(TASK GOAL)
Copy, from the entries below, each line in which the string "that" appears.

(DATASET RECORDS)
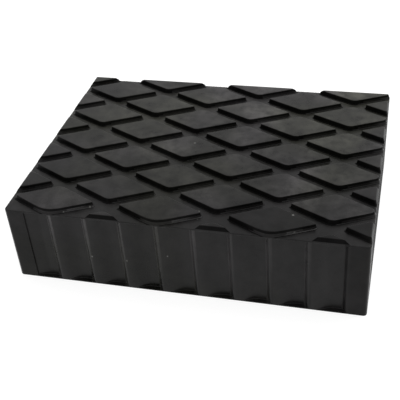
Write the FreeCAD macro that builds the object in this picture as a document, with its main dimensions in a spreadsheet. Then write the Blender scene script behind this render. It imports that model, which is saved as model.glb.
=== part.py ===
"""Moulded rubber pad for a lift arm: a fluted block with a raised lozenge tread.

Millimetres. The origin is the middle of the flat underside, +X runs along the
long side, -Y is the front and +Z is up.
"""

import FreeCAD, Part
import math
import os

import Sketcher

NODE = "lift_pad"

# Driving sizes, then the values that follow from them
DRIVING = {
    # Block
    "pad_length": "160",
    "pad_width": "120",
    "body_height": "38.3",
    "corner_radius": "1.5",
    # Tread of raised lozenges, measured on their top faces
    "tread_relief": "2.2",
    "tread_draft": "15",
    "lozenge_pitch_along": "48.9",
    "lozenge_pitch_across": "24.5",
    "channel_width": "5.2",
    "tip_radius": "0.5",
    "nose_radius": "4",
    "first_lozenge_from_left": "20.6",
    "first_lozenge_from_front": "9",
    # The row of cut noses along the front edge: how far its middles lie in front
    # of the pad, and how far it is set to the right of the others
    "front_nose_overhang": "5.9",
    "front_nose_shift": "0.9",
    # Upright flutes in the four sides, each with a gentle wall on the left and a
    # steep one on the right
    "flute_width": "12",
    "flute_depth": "2.2",
    "gentle_wall_run": "5",
    "steep_wall_run": "1",
    "flute_top_land": "0.8",
    "flute_foot_land": "0.6",
    "flute_pitch_aim": "16",
    "corner_land": "8.8",
}

DERIVED = {
    # How far a drafted wall of the tread leans in between its foot and its top
    "draft_run": "=tread_relief * tan(tread_draft)",
    # The rhombus that a lozenge would fill if there were no channels
    "cell_angle": "=atan(lozenge_pitch_across / lozenge_pitch_along)",
    "cell_apothem": "=lozenge_pitch_along / 2 * sin(cell_angle)",
    # A lozenge at its foot: the cell drawn in by the channel, less the draft
    "foot_share": "=1 - (channel_width / 2 - draft_run) / cell_apothem",
    "foot_half_length": "=foot_share * lozenge_pitch_along / 2",
    "foot_half_width": "=foot_share * lozenge_pitch_across / 2",
    "foot_tip_radius": "=tip_radius + draft_run",
    "foot_nose_radius": "=nose_radius + draft_run",
    "tip_centre": "=foot_half_length - foot_tip_radius / sin(cell_angle)",
    "nose_centre": "=foot_half_width - foot_nose_radius / cos(cell_angle)",
    # Enough lozenges to run past every edge of the pad
    "lozenge_columns": "=ceil(pad_length / lozenge_pitch_along) + 1",
    "lozenge_columns_run": "=(lozenge_columns - 1) * lozenge_pitch_along",
    "lozenge_rows": "=ceil(pad_width / lozenge_pitch_across) + 1",
    "lozenge_rows_run": "=(lozenge_rows - 1) * lozenge_pitch_across",
    # Flutes spread evenly between two plain corner lands
    "long_side_run": "=pad_length - 2 * corner_land - flute_width",
    "long_side_flutes": "=round(long_side_run / flute_pitch_aim) + 1",
    "short_side_run": "=pad_width - 2 * corner_land - flute_width",
    "short_side_flutes": "=round(short_side_run / flute_pitch_aim) + 1",
    "flute_height": "=body_height - flute_top_land - flute_foot_land",
}

doc = FreeCAD.newDocument("lift_arm_pad")


# Spreadsheet
def make_sheet():
    sheet = doc.addObject("Spreadsheet::Sheet", "sizes")
    for row, (name, value) in enumerate({**DRIVING, **DERIVED}.items(), start=1):
        sheet.set(f"A{row}", name)
        sheet.set(f"B{row}", value)
        sheet.setAlias(f"B{row}", name)
    doc.recompute()
    return sheet


def value_of(expression):
    """The number that an expression over the sheet gives now."""
    found = sizes.evalExpression(expression)
    return float(getattr(found, "Value", found))


sizes = make_sheet()


# Sketch helpers
def origin_feature(body, role):
    return next(item for item in body.Origin.OriginFeatures if item.Role == role)


def new_sketch(body, name, height=None, along=None, across=None):
    """A sketch parallel to the body's XY plane, set off from it by expressions."""
    sketch = body.newObject("Sketcher::SketchObject", name)
    sketch.AttachmentSupport = (origin_feature(body, "XY_Plane"), "")
    sketch.MapMode = "FlatFace"
    for axis, expression in (("x", along), ("y", across), ("z", height)):
        if expression:
            sketch.setExpression(f".AttachmentOffset.Base.{axis}", expression)
    return sketch


def drive(sketch, constraint, expression):
    index = sketch.addConstraint(constraint)
    sketch.setExpression(f"Constraints[{index}]", expression)


def place_point(sketch, geometry, position, x_expression, y_expression):
    """Ties one point of the sketch to the origin, or to an axis where a coordinate is nought."""
    origin = (-1, 1)
    axis_of = {"DistanceX": -2, "DistanceY": -1}
    for kind, expression in (("DistanceX", x_expression), ("DistanceY", y_expression)):
        if expression == "0":
            sketch.addConstraint(Sketcher.Constraint("PointOnObject", geometry, position, axis_of[kind]))
        else:
            start = Sketcher.Constraint(kind, *origin, geometry, position, value_of(expression))
            drive(sketch, start, expression)


def rounded_outline(sketch, corners):
    """A closed outline of corner arcs joined by tangent lines.

    Each corner is (x, y, radius, start degrees, end degrees), listed anticlockwise, with the
    centre and the radius as expressions.
    """
    start, end, centre = 1, 2, 3
    arcs = []
    for x, y, radius, first, last in corners:
        middle = FreeCAD.Vector(value_of(x), value_of(y), 0)
        circle = Part.Circle(middle, FreeCAD.Vector(0, 0, 1), value_of(radius))
        arc = Part.ArcOfCircle(circle, math.radians(first), math.radians(last))
        arcs.append((sketch.addGeometry(arc), arc, x, y, radius))
    joined = list(zip(arcs, arcs[1:] + arcs[:1]))
    for (here, arc, *_), (there, next_arc, *_) in joined:
        line = sketch.addGeometry(Part.LineSegment(arc.EndPoint, next_arc.StartPoint))
        sketch.addConstraint(Sketcher.Constraint("Tangent", here, end, line, start))
        sketch.addConstraint(Sketcher.Constraint("Tangent", line, end, there, start))
    for index, _, x, y, radius in arcs:
        drive(sketch, Sketcher.Constraint("Radius", index, value_of(radius)), radius)
        place_point(sketch, index, centre, x, y)


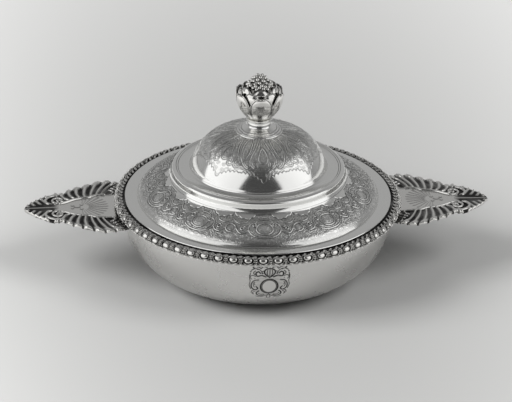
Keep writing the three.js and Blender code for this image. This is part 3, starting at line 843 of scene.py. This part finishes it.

(REPLY TO THE TASK)
Write the FreeCAD macro that builds the object in this picture as a document, with its main dimensions in a spreadsheet. Then write the Blender scene script behind this render. It imports that model, which is saved as model.glb.
# Driving sizes, then the values that follow from them
    # The rhombus that a lozenge would fill if there were no channels
    """The number that an expression over the sheet gives now."""